* **Your goal**
Copy exactly the lines from the one containing "Turn this picture" to the one containing "from build123d import *", both lines included, and nothing else.

## begin Material

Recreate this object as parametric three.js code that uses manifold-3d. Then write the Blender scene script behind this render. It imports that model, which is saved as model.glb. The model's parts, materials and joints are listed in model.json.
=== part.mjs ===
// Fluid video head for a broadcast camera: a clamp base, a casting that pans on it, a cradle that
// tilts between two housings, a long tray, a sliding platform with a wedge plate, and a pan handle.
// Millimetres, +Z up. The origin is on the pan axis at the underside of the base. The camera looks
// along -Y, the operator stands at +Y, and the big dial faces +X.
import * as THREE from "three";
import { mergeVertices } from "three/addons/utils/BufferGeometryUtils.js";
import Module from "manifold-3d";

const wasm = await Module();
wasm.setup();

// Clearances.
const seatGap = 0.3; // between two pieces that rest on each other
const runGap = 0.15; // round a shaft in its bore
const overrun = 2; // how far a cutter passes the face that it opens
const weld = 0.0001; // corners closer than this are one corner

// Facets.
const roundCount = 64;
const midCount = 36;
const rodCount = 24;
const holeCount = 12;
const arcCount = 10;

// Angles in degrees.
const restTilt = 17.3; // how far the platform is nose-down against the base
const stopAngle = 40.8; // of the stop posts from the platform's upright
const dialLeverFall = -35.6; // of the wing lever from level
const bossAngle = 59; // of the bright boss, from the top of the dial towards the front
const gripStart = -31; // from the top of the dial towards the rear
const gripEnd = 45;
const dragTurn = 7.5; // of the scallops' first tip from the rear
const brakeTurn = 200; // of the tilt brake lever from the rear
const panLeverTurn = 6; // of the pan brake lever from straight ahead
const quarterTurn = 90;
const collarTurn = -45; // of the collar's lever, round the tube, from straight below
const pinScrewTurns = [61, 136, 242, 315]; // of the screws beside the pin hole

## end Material
## begin Material

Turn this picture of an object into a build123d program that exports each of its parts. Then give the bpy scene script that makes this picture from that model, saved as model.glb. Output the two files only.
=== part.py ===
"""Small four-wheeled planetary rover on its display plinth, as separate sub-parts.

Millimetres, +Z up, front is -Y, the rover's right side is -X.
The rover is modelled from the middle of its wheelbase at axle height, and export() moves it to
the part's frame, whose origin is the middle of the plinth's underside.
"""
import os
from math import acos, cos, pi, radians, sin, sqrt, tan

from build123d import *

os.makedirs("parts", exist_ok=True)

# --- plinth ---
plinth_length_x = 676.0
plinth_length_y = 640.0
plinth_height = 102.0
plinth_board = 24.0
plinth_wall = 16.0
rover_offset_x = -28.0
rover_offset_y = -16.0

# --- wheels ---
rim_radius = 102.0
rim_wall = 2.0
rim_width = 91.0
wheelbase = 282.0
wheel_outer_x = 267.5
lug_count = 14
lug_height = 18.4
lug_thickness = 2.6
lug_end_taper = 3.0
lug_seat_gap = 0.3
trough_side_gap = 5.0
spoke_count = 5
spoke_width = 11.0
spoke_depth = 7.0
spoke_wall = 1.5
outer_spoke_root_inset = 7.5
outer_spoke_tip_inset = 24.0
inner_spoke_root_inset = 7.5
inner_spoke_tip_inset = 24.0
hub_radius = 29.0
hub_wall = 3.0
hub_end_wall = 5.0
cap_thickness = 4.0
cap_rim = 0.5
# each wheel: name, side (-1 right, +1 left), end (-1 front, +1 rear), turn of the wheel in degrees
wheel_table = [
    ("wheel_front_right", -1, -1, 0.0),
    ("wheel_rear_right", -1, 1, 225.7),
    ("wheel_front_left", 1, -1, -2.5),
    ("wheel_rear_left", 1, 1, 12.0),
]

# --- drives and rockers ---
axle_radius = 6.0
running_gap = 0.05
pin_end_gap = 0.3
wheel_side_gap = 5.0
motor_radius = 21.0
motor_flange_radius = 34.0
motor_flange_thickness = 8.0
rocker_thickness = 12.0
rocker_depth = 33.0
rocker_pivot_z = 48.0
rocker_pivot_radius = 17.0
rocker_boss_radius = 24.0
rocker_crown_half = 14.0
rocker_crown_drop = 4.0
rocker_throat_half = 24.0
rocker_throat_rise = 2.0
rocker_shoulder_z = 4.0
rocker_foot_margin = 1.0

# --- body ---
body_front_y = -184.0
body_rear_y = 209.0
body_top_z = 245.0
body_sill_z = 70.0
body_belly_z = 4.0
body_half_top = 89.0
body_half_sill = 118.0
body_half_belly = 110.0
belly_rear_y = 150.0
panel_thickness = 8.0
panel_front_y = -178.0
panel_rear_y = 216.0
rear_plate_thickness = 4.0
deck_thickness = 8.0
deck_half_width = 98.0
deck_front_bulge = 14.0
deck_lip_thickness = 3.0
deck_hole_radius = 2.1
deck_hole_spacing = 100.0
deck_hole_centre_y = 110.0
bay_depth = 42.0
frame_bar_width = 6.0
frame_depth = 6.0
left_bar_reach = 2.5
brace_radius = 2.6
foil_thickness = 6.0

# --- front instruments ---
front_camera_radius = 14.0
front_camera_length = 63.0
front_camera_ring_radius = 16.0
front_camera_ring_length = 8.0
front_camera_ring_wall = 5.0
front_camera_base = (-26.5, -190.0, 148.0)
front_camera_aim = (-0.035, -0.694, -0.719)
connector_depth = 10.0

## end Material

* **Exercise output**
Turn this picture of an object into a build123d program that exports each of its parts. Then give the bpy scene script that makes this picture from that model, saved as model.glb. Output the two files only.
=== part.py ===
"""Small four-wheeled planetary rover on its display plinth, as separate sub-parts.

Millimetres, +Z up, front is -Y, the rover's right side is -X.
The rover is modelled from the middle of its wheelbase at axle height, and export() moves it to
the part's frame, whose origin is the middle of the plinth's underside.
"""
import os
from math import acos, cos, pi, radians, sin, sqrt, tan

from build123d import *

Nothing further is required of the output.